Support and Service Animals, What You Need to Know

They are loyal, unconditional, always happy to see us, never mad at us. Pets are without a doubt the most pure love we can find, only after the one between parents and children. A pet won’t expect from you nothing more than love and care.

Over time we have discovered that dogs, for example, are great for kids and sick people. Now some dogs are not only allowed, but required to be present at certain hospitals where they can offer that unique love to lonely, depressed or very specific patients. They are considered Therapy Animals and they need to have obedience training. Their primary purpose is to provide affection and comfort to people in hospices, disaster areas, hospitals, nursing homes, or retirement homes. They are great also for patients with learning disabilities.

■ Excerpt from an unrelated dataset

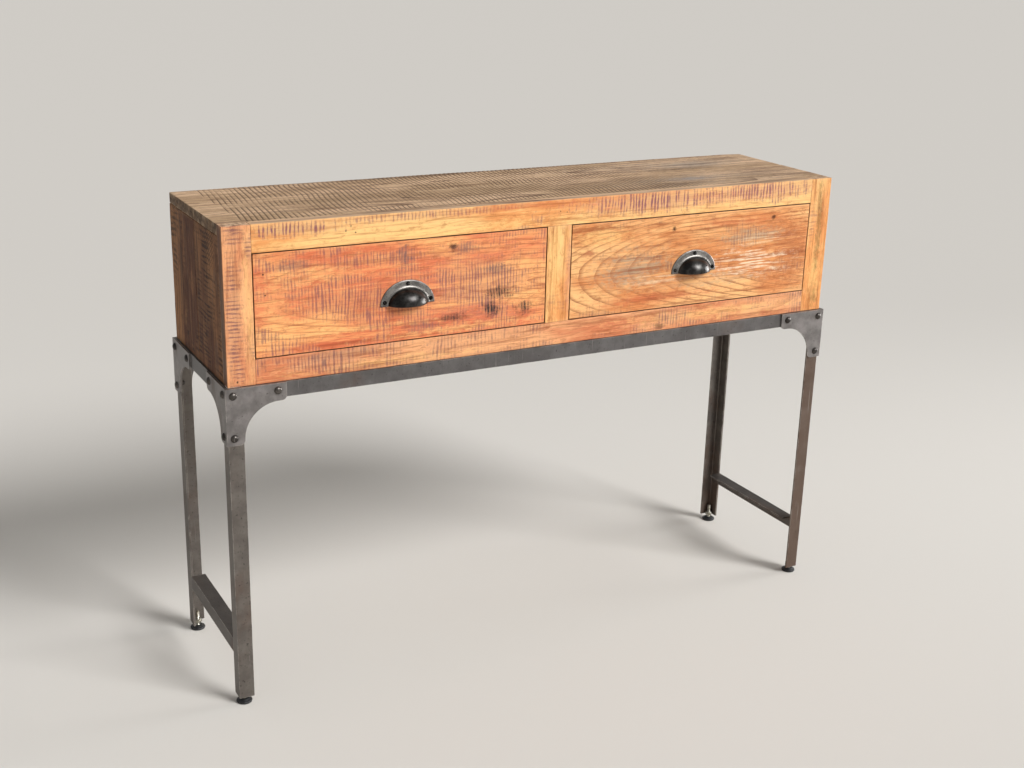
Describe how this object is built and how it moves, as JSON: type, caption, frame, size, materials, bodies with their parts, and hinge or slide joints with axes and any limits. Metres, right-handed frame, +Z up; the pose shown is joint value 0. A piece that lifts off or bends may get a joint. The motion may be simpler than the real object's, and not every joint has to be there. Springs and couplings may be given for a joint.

Now, Service Animals, just like those who are a guide for blind people or patients with other physical conditions are dogs, or in some cases miniature horses, trained to perform major tasks to assist people with physical disabilities. In order to be a service animal, they have to be certified on their training, and those who qualify to have a Service Animal are protected by the Americans with Disabilities Act (ADA).

Now, there are patients who suffer from other kind of conditions like phobias, anxiety, depression, or stress due to a specific situation. They might find relief having an animal by their side. In this case, they could qualify to have an Emotional Support Animal (ESA), and usually, they are dogs, cats or other animals that are not required to be trained to perform a specific task. However, in order to have an ESA, the animal has to be prescribed for a person by a licensed therapist, like a mental health professional, in a formal letter that should state the need of the animal for the treatment of that person.

ESAs are protected by the Air Carrier Access Act  and the Fair Housing Amendments. Those laws protect an emotionally disabled person and his or her Emotional Support Animal. However, and different from the Service Animals, other businesses, places or institutions, like restaurants, hotels or stores are not obligated by law to admit your ESA.

While we have seen an increase on the number of Emotional Support Animals and Service Animals, it is important to understand the difference between those categories and over all, the importance and seriousness of their role in someone’s life. If you believe you may qualify to have a Service Animal or an Emotional Support Animal, talk to you physician and ask all the questions you need.